From: Stefan Monnier
Subject: Re: User-defined record types
Date: Wed, 15 Mar 2017 10:38:23 -0400
User-agent: Gnus/5.13 (Gnus v5.13) Emacs/26.0.50 (gnu/linux)

>>> - If you don't pass the :type option to cl-defstruct, you get a
>>> cl-struct-FOO type tag in slot 0.
>> That's right.  And this symbol's value is the class object.
>> The same holds for EIEIO.
>> These are the main candidates for use of the new `record` type.
> Yes, at first I tried to make cl-deftype do this by default.  But I ran
> into problems in cl-preloaded.el and cl-generic.el.

I can help with that.

> Right, I just wanted to list all possible variations to gain some
> understanding.  For example, I don't know if it makes a difference if
> the slot 0 type tag has the form cl-struct-FOO as is the default, or
> just FOO as when you specify :type.  But now I know there might be.

The cl-struct-FOO symbol was used instead of just FOO in order to try
and avoid false-positives (i.e. to try and avoid mistakenly recognizing
some random array as being a cl-struct object).

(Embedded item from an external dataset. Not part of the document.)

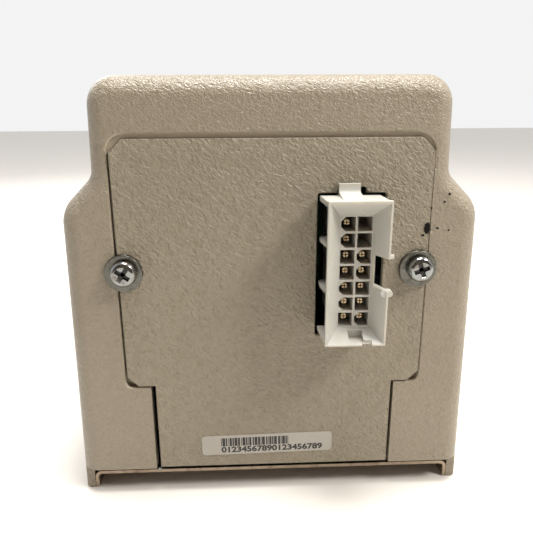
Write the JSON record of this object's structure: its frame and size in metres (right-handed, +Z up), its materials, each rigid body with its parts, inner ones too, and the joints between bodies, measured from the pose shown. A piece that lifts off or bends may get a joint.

With `record` you don't need that trick any more, so records could have
the FOO symbol in their slot 0.

For EIEIO objects, it would slow things down a bit, because EIEIO
accessors needs to consult the class object, so the time it takes to get
from (aref obj 0) to the actual class object is important: if we put the
actual type symbol, that means that we'd need something like

    (get (aref obj 0) 'cl--class)

whereas the current code uses

    (symbol-value (aref obj 0))

The problem being that the identifier used for the type name might
already be used as a variable as well as as function, so we can't use
the `symbol-value` or `symbol-function` slot.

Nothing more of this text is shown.